11.45am:Opande starts calling names on a loudspeaker. The ones called immediately start wailing. There is a misunderstanding, they think the bodies of their kin has been identified.

However, they need to queue, and enter a room in the morgue and view the photographs. The families go in, some identify their kin and come out moaning.

Counselors are in handy.

Muturi does not find Waithera’s body. We speak to Michael Musula who has identified his brother Peter Masinde, a police officer who died on the line of duty aged 29.  Other family mebers wail uncontrollably.

1430h: Dr Stephen Wahome of Psychological Health Services who is co-ordinating the psychosocial support services announces that 48 bodies have arrived.
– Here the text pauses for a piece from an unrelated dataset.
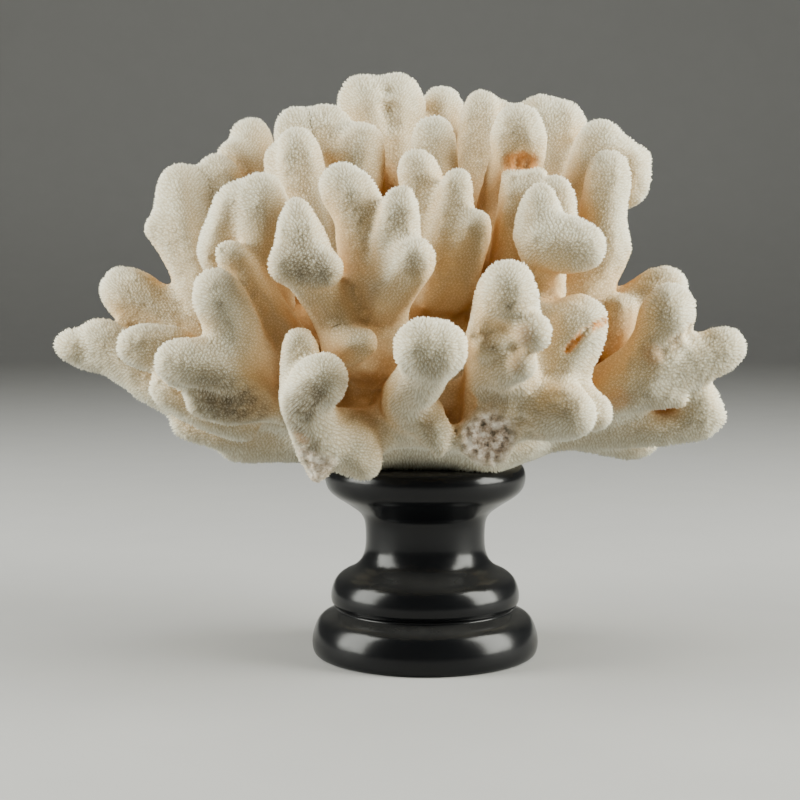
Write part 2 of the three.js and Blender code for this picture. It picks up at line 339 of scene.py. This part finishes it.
def by_place(bm):
    """A search tree that finds the skin's points near a place."""
    tree = KDTree(len(bm.verts))
    for index, vert in enumerate(bm.verts):
        tree.insert(vert.co, index)
    tree.balance()
    bm.verts.ensure_lookup_table()
    return tree


def along_path(path, step=0.8):
    """Places in steps along a path through the given ones."""
    places = []
    for start, end in zip(path, path[1:]):
        start, end = Vector(start), Vector(end)
        count = max(1, round((end - start).length / step))
        places += [start.lerp(end, index / count) for index in range(count)]
    return places + [Vector(path[-1])]


# Local growth and wear, in millimetres: a place, how far round it, and how far out or in.
CRACK = [
    (44.1, -56.1, 110.1), (45.9, -56.9, 112.4), (47.8, -56.9, 114.3), (49.9, -57.9, 116.2),
    (51.9, -56.7, 117.4), (54.5, -53.8, 118.6), (57.1, -50.6, 119.1),
]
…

1500h: Supreme Council of Kenya Muslims Secretary General Adan Wachu chokes in tears as he addresses the press.

1535h: 14 bodies arrive in two ambulances. Ten minutes later, a police truck follows with 15 bodies.
1600h: We leave the mortuary.

1803h: Muturi calls saying his kin Waithera is not in the list of the 534 survivors. We wish him, and all affected God’s mercies.